As ever, tournament football comes at a fast pace and heroes emerge over the course of a month. Argentina goalkeeper Emiliano Martinez certainly fits that bill.
It is some time since Argentina have been able to field a top-tier goalkeeper. After Russia 2018, coach Lionel Scaloni looked at eight keepers; Martinez was the eighth to get a look, but the Aston Villa shot-stopper is surely here to stay. He had an exceptional Copa and will fill Argentina with hope that, with an improved defence and one last dance for Messi and Di Maria, glory at Qatar 2022 might not be an impossible dream.
For Brazil, much will depend on how coach Tite reacts to the defeat in the final. Brazil are 100% perfect so far in World Cup qualification, and there's no need to panic after losing at the Maracana on Saturday. But critics will be primed and the atmosphere will quickly become more turbulent if results slide; until, at least, Tite can consolidate Lucas Paqueta in the XI, improve the circulation of the ball in midfield and keep the team calmer under pressure.

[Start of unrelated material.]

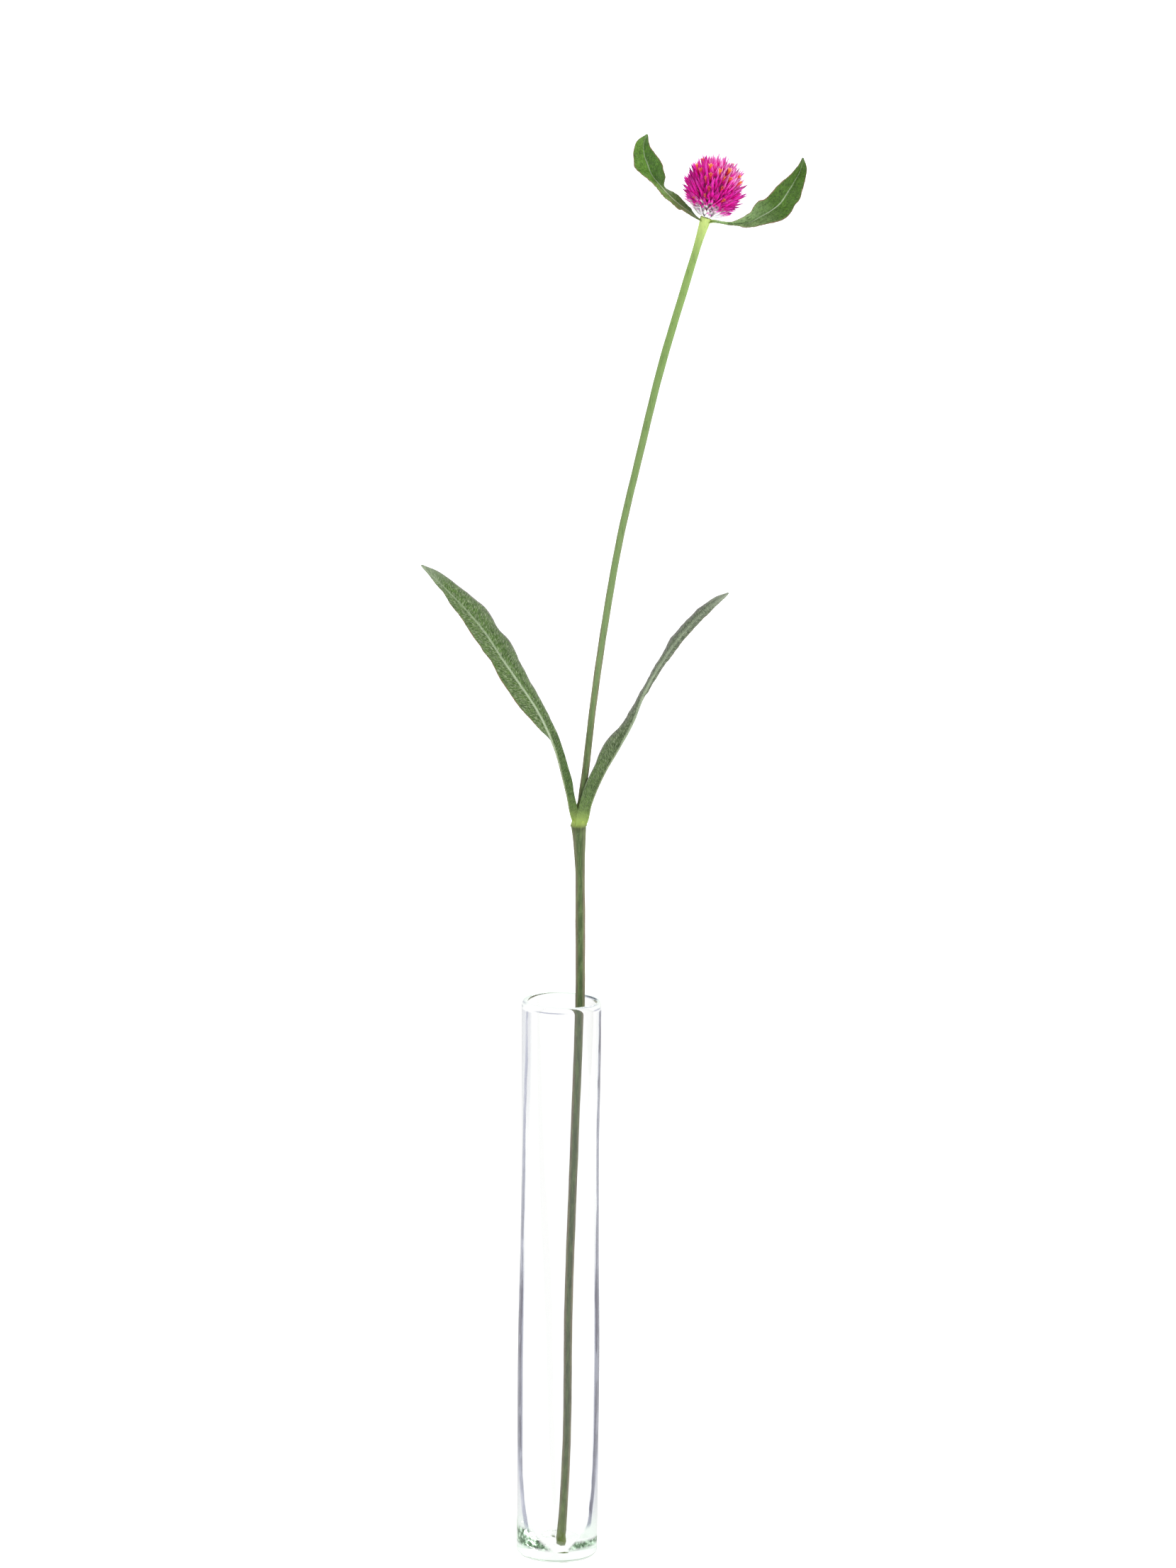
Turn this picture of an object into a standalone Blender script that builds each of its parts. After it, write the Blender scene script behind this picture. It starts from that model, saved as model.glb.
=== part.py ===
"""Globe amaranth standing in a clear glass tube vase.

One cut stem with a swollen joint, a pair of long narrow leaves at the joint, a pair of short
leaves under the bloom, and a round bloom of papery pointed bracts with small orange florets.
Metres, +Z up. The origin is the middle of the vase's flat foot, and -Y is the front.
"""

import math

import bmesh
import bpy
import numpy as np

MM = 0.001

# Glass tube vase
VASE_RADIUS = 16.0 * MM
VASE_HEIGHT = 227.5 * MM
WALL = 2.2 * MM
FLOOR = 3.0 * MM  # glass under the middle of the bowl
BOWL_HEIGHT = 30.0 * MM  # where the straight bore turns into the rounded bowl
BOWL_POWER = 3.0
HEEL_RADIUS = 2.0 * MM
VASE_SEGMENTS = 48

# Stem: cut end, joint and top, as (x, y, z) of its middle line
STEM_FOOT = np.array([1.4, -1.5, 3.6]) * MM
STEM_JOINT = np.array([6.1, 12.6, 297.0]) * MM
STEM_TOP = np.array([53.8, 26.0, 540.0]) * MM
STEM_SIDES = 12
STEM_STEP = 11.0 * MM
CLEARANCE = 0.3 * MM

# Leaves
BLADE_THICKNESS = 0.65 * MM
MIDRIB_EXTRA = 0.45 * MM
MIDRIB_HALF_WIDTH = 0.8 * MM
LEAF_TIP_HALF_WIDTH = 0.3
FRONT = np.array([0.0, -1.0, 0.25])  # the side that the lean angles are counted from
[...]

With two goals conceded in five games and, on paper, plenty of firepower, Uruguay have shown that they can be competitive. Third-place Colombia have potential, but will surely need to mend the relationship with playmaker James Rodriguez, who was left out of the Copa squad, on the road to Qatar. And even without a win, Ecuador showed that they have an interesting young generation. Lying third in World Cup qualification, they hope that the likes of Moises Caicedo and Gonzalo Plata can carry them to Qatar, and put up a fight once they arrive.
With just under a year-and-a-half to go, one of the legacies of this strange and controversial Copa is that it has whetted the appetite for the next World Cup.